Evolving the Morphology of a Neural Network for Controlling a Foveating Retina -- and its Test on a Real Robot

Peter Eggenberger Hotz1,2, Gabriel Gómez1 and Rolf Pfeifer1

1Artificial Intelligence Laboratory
Department of Information Technology, University of Zurich
Winterthurerstrasse 190, CH-8057 Zuerich, Switzerland
eggen@ifi.unizh.ch



2Emergent Communication Mechanisms Project
ATR Human Information Science Laboratories
2-2 Hikaridai, Seika-cho, Soraku-gun
Kyoto 619-0288
Japan


Abstract:

The standard approach in evolutionary robotics  is to evolve neural networks  for control by encoding the parameters of the network in the genome. By contrast, we have evolved a neural controller based on biological principles from molecular and developmental biology. The key principles employed in our algorithms model the specific ligand-receptor interactions and gene regulation.
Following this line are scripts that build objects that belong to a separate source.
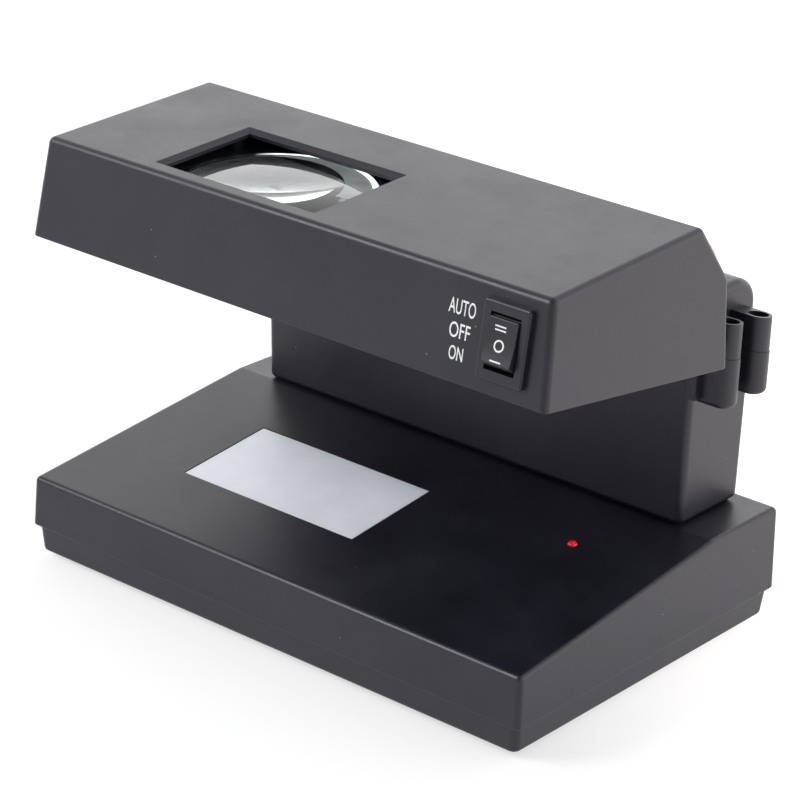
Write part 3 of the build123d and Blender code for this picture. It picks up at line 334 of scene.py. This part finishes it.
def print_ink():
    """White pad-printed ink with a thin, slightly broken edge."""
    g = Graph("white_ink")
    thin = g.noise(0.35, detail=4, seed=4)
    g.set(Base_Color=g.mix(g.remap(thin, 0.3, 0.72, 0.0, 1.0), (0.86, 0.87, 0.88), (0.62, 0.63, 0.65)))
    g.set(Roughness=g.remap(thin, 0.3, 0.7, 0.42, 0.6), Normal=g.bump(thin, 0.004))
    return g.material


lens_low, lens_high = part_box("magnifier_lens")
LENS_RADIUS = (lens_high.x - lens_low.x) / 2
LENS_MIDDLE = Vector((
    (lens_high.x + lens_low.x) / 2,
    lens_high.y - LENS_RADIUS,      # from its rear edge, because its front is cut flat
    (lens_high.z + lens_low.z) / 2,
))
# the bevel's painted glow rises over this span from the lens's middle and has this strength
BEVEL_PAINTED_GLOW_FROM = (-7.0 * MM, -1.0 * MM)   # from the lens's middle, towards the rear right
BEVEL_PAINTED_GLOW = 1.5
# strength of the painted glow of the crescent that stands for a glint in the lens
GLINT_PAINTED_GLOW = 0.14

BLACK = (0.0066, 0.0066, 0.0120)
FINE_GRAIN = 0.006                  # depth of the grain on nearly polished mouldings, in millimetres
housing_plastic = moulded_plastic("housing_plastic", BLACK, 0.40, dust=0.8)
base_plastic = moulded_plastic("base_plastic", BLACK, 0.38, dust=1.0, seed=3.0)
tray_plastic = moulded_plastic("tray_plastic", BLACK, 0.42, seed=7.0)
cover_plastic = moulded_plastic("cover_plastic", (0.0055, 0.0055, 0.0095), 0.46, seed=11.0)
nylon = moulded_plastic("black_nylon", (0.0055, 0.0055, 0.0065), 0.5, grain_mm=0.5, seed=13.0)
switch_plastic = moulded_plastic(
    "switch_plastic", (0.0064, 0.0062, 0.0110), 0.36, grain_depth=FINE_GRAIN, seed=17.0)
key_plastic = moulded_plastic(
    "key_plastic", (0.0074, 0.0072, 0.0115), 0.40, grain_depth=FINE_GRAIN, seed=19.0)
component_plastic = moulded_plastic("component_plastic", (0.015, 0.015, 0.018), 0.45, seed=23.0)
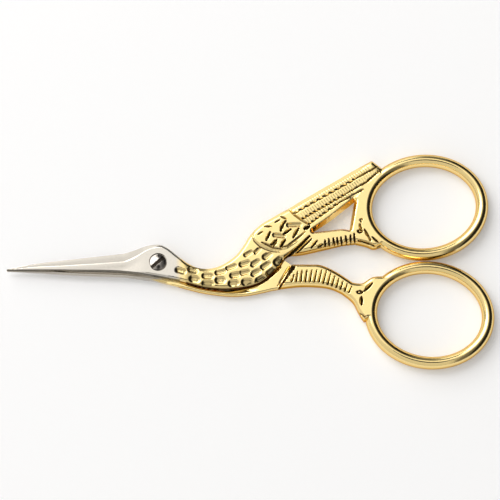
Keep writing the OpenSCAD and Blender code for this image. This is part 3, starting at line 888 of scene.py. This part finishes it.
def front_bottom(p, upper, lower, opening):
    """Height of the front half's lower face: the ride face, then the full thickness."""
    s = in_mm("forging")
    full, ride = s.half_thickness, s.ride_gap / 2
    x = p[:, 0]
    face = ride - (full + ride) * smoothstep(*STEP_DOWN, x)
    width = table(x, [*zip(STEP_DOWN, (0.05, s.leg_round))])
    gap = np.minimum(distance(p, upper), distance(p, lower))
    wall = edge_drop(distance(p, opening, True), s.draft, full)
    return face + np.maximum(edge_drop(gap, width, width * ROUND_DEPTH),
                             wall * smoothstep(24, 27, x))


def back_top(p, upper, lower):
    """Height of the back half's ride face, hollow beside the honed strip along the cutting edge,
    and falling gently under the stork."""
    x = p[:, 0]
    gap = distance(p, lower)
    hollow = between(gap, HOLLOW_GAPS) * between(x, HONED)
    fall = BAND_FALL * smoothstep(0.3, 0.95, gap) * between(x, BAND_FALLS)
    soft = table(x, [(2, 0.05), (6, 0.35)])
    ride = in_mm("forging").ride_gap / 2
    return -ride - HONED_HOLLOW * hollow - fall - edge_drop(gap, soft, soft * 0.8)


def back_bottom(p, upper, lower):
    """Height of the back blade's outer face, with its bevel along the cutting edge."""
    s = in_mm("forging")
    x = p[:, 0]
    face = blade_height(x)
    cut = bevel_width(x)
    ground = table(x, GROUND)
    deep = ground * (face - s.ride_gap / 2 - s.edge_thickness) + (1 - ground) * 0.6
    gap = distance(p, lower)
    bevel = deep * (1 - np.clip(gap / cut, 0, 1))
    low = ground * bevel + (1 - ground) * edge_drop(gap, cut, deep)
    spine = table(x, [*SPINE, (-2, s.lap_round)])
    return -face + np.maximum(low, edge_drop(distance(p, upper), spine, spine * ROUND_DEPTH))


def leg_bottom(p, upper, lower, seam):
    """Height of the lower leg's lower face."""
    s = in_mm("forging")
    gap = np.minimum(distance(p, upper), distance(p, lower))
    return edge_drop(gap, s.leg_round, s.leg_round * ROUND_DEPTH) - s.half_thickness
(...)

These mechanisms were used to control the growth of the axons, the generation of synapses including the synaptic efficiencies (i.e. the synaptic weights in a neural network model). The evolved neural network was then transferred to a real robotic system with results comparable to the ones achieved the simulation. We hypothesize that the incorporation of mechanisms of gene regulation potentially leads to more adaptive neural networks, that can help bridging the ``reality gap" between simulation and the real world.